- Fiani Location within Iran
- Coordinates: 36°22′39″N 59°25′34″E﻿ / ﻿36.37750°N 59.42611°E
- Country: Iran
- Province: Razavi Khorasan
- County: Torqabeh and Shandiz
- District: Shandiz
- Rural District: Shandiz

Population (2016)
- • Total: 229
- Time zone: UTC+3:30 (IRST)

= Fiani =

Village in Razavi Khorasan province, Iran

Fiani (فياني) (Note: Also romanized as Fīānī) is a village in Shandiz Rural District of Shandiz District in Torqabeh and Shandiz County, (Note: Formerly Binalud County) Razavi Khorasan province, Iran.

==Demographics==
===Population===
At the time of the 2006 National Census, the village's population was 26 in nine households, when it was in Torqabeh Rural District of Torqabeh District in Mashhad County.
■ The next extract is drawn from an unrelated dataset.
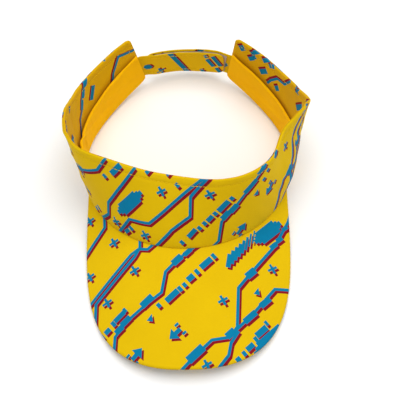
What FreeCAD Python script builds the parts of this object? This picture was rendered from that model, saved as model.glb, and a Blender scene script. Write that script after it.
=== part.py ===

The following census in 2011 counted 80 people in 24 households, by which time the district had been separated from the county in the establishment of Binalud County. (Note: Renamed Torqabeh and Shandiz County) Fiani was transferred to Shandiz Rural District in the new Shandiz District. The 2016 census measured the population of the village as 229 people in 73 households.